The help mentioned above is generally unsolicited help. But what about asking for help? Is this a sign of weakness? Will people be offended by a request for help? What are your chances of getting help when you really need it? Is there a networking technique that you can use?
The Nine Magic Words Of Networking
There most certainly is. If without asking for help, there are so many people giving of their time and efforts to help when they perceive someone in need of help, imagine the response when you actually seek their help. Asking for help is not a sign of weaknesses, it is the recognition that you need help and you are appealing to those who have the capacity to provide it to you.
Some years ago we discovered nine magic words, what we now call our Nine Magic Words of Networking.
Here they are: "I have a problem and I need your help." The power of these words is absolutely amazing. Time and time again we have purposely used the technique of approaching people for help with this short, to the point sentence.
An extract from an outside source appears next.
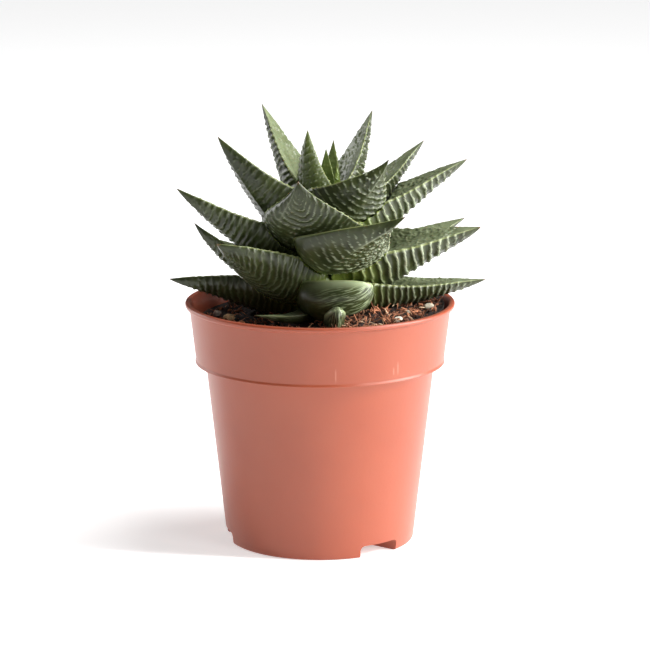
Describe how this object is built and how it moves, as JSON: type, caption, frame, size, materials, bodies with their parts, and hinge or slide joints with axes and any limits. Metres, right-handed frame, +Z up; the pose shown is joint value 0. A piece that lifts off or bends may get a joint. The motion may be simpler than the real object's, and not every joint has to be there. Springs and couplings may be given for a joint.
{
  "type": "potted succulent",
  "caption": "Fairy-washboard haworthia, a rosette of thick ridged leaves on a short stem, in a terracotta-coloured plastic nursery pot filled with coir potting mix and small stones.",
  "frame": {"origin": "centre of the pot's underside, on its axis, where the pot stands", "axes": "+Z up along the pot's axis; +X to the right and -Y towards a viewer who sees the plant as pictured"},
  "size_m": [0.106, 0.095, 0.145],
  "materials": {
    "terracotta_plastic": "satin",
    "potting_mix": "matte",
    "leaf_skin": "satin",
    "stem_skin": "matte",
    "pumice": "matte"
  },
  "bodies": {
    "root": {"pot": "terracotta_plastic", "soil": "potting_mix", "stem": "stem_skin", "heart_leaf_1": "leaf_skin", "heart_leaf_2": "leaf_skin", "heart_leaf_3": "leaf_skin", "heart_leaf_4": "leaf_skin", "upper_leaf_1": "leaf_skin", "upper_leaf_2": "leaf_skin", "upper_leaf_3": "leaf_skin", "upper_leaf_4": "leaf_skin", "upper_leaf_5": "leaf_skin", "upper_leaf_6": "leaf_skin", "upper_leaf_7": "leaf_skin", "middle_leaf_1": "leaf_skin", "middle_leaf_2": "leaf_skin", "middle_leaf_3": "leaf_skin", "middle_leaf_4": "leaf_skin", "middle_leaf_5": "leaf_skin", "middle_leaf_6": "leaf_skin", "lower_leaf_1": "leaf_skin", "lower_leaf_2": "leaf_skin", "lower_leaf_3": "leaf_skin", "lower_leaf_4": "leaf_skin", "lower_leaf_5": "leaf_skin", "ground_leaf_1": "leaf_skin", "ground_leaf_2": "leaf_skin", "ground_leaf_3": "leaf_skin", "ground_leaf_4": "leaf_skin", "ground_leaf_5": "leaf_skin", "ground_leaf_6": "leaf_skin", "ground_leaf_7": "leaf_skin", "stone_1": "pumice", "stone_2": "pumice", "stone_3": "pumice", "stone_4": "pumice", "stone_5": "pumice", "stone_6": "pumice", "stone_7": "pumice", "stone_8": "pumice", "stone_9": "pumice"}
  },
  "joints": []
}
And it works!
The words get attention. They particularly appeal to people's desire to be helpful. They preface your needs simply and politely. People want to believe that they are problem solvers. It appeals to their intrinsic values and they help you.
Several years ago we tried an experiment to prove our point. We needed some clippings from recent issues of our local news paper, and we sent our summer intern to the publisher's office to ask for copies of the desired material.
Our intern's mission was not as simple as it seemed. Previous encounters with the paper's receptionist had convinced us that she was not an easy person to deal with. She was perhaps not ideally suited to be a receptionist. Although we had never approached her with a request for clippings, we were sure that her response to the request would be less than enthusiastic.
But before our intern left on his errand, we told him he should introduce himself and his company, then immediately use the magic words and tell the receptionist what he wanted.
We could hardly wait to find out what had happened. "No problem," he said upon his return. "She gave me two copies of what you wanted - and she even suggested that the next time I need copies I call ahead so that she could have the material ready when I arrived."
Money In Your Pocket
Write down the nine magic words. Tuck them into your wallet or purse. These nine words, coupled with two other words, "Thank-You" might just be one of the most important things you'll need to know about networking.